[BEGIN]
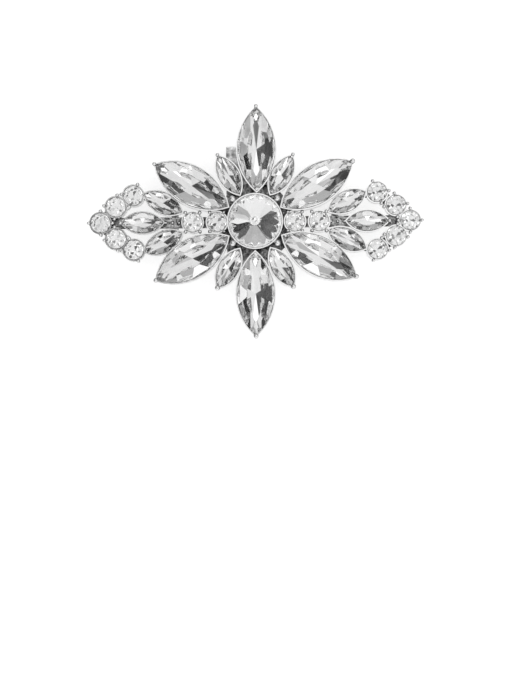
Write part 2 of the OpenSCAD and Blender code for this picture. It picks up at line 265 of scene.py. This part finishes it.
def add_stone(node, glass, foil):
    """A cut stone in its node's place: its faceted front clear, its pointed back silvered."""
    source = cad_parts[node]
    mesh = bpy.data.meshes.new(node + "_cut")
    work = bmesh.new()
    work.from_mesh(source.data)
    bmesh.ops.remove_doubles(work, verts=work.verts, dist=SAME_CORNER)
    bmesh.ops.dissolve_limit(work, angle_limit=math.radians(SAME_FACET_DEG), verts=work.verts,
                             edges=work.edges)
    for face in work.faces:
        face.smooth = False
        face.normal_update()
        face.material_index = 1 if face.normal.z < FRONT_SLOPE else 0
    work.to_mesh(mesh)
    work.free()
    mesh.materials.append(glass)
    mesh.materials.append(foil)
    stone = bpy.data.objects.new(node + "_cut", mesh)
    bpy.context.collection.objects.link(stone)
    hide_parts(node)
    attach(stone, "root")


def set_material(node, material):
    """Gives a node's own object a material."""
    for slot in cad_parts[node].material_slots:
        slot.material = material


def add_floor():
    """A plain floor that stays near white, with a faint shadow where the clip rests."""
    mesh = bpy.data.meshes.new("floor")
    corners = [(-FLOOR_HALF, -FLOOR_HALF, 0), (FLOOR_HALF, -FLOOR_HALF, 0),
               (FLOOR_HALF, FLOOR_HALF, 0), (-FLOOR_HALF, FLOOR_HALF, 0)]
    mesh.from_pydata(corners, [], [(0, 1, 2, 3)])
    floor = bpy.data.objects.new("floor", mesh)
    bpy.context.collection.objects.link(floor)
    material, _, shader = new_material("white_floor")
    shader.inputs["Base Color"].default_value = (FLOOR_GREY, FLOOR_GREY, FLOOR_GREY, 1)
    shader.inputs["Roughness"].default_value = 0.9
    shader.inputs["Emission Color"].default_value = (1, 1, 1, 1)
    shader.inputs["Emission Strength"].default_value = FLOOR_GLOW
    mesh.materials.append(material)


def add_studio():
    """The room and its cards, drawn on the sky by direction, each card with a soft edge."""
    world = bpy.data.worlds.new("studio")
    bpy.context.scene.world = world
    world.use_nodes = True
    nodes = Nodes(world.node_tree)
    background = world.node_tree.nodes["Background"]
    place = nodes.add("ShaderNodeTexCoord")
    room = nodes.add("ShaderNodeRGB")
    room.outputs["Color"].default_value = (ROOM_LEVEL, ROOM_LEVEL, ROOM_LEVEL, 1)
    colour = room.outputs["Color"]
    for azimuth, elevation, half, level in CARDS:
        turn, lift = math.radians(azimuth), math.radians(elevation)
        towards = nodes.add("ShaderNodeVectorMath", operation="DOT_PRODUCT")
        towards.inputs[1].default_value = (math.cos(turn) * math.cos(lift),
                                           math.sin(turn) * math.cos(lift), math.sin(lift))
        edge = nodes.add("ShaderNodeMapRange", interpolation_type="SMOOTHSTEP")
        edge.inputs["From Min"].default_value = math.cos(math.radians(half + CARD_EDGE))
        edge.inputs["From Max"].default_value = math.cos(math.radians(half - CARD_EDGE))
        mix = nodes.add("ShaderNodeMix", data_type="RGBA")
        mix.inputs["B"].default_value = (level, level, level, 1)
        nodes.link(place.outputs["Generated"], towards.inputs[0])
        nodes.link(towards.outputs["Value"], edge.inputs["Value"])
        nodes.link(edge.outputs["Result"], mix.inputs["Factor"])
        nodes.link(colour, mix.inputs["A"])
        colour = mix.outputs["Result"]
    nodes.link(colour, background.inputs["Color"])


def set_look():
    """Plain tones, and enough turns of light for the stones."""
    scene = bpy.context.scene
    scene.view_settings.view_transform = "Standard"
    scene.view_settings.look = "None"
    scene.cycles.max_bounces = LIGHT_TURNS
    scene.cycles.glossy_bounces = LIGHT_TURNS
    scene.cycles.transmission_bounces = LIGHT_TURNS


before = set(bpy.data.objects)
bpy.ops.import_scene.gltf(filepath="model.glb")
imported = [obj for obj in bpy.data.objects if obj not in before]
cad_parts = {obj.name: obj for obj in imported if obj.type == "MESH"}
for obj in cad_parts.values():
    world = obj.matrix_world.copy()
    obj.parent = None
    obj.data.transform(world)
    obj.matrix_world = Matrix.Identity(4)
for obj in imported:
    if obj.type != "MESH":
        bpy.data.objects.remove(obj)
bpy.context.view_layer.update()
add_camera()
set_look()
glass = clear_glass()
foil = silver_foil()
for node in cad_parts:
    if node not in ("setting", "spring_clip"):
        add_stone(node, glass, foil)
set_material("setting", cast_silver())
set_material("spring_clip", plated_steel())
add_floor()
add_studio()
[END]
-- What the exercise asks --
Beginning at the top of the data, extract each line through the line containing "cut stone in" and return those lines exactly, with nothing added.

-- Exercise solution --
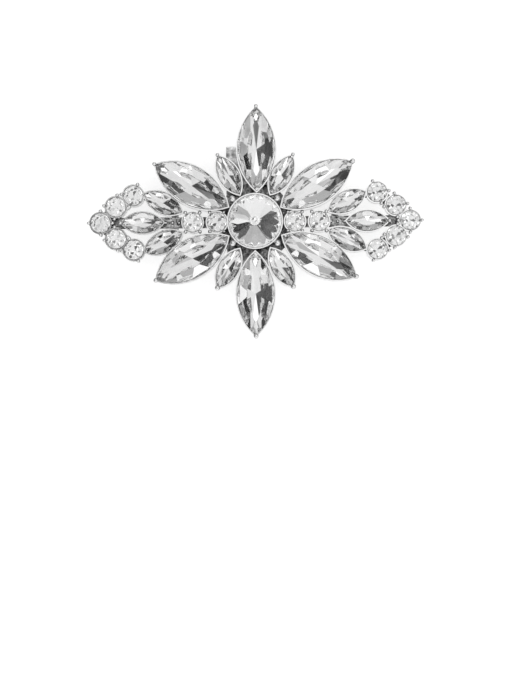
Write part 2 of the OpenSCAD and Blender code for this picture. It picks up at line 265 of scene.py. This part finishes it.
def add_stone(node, glass, foil):
    """A cut stone in its node's place: its faceted front clear, its pointed back silvered."""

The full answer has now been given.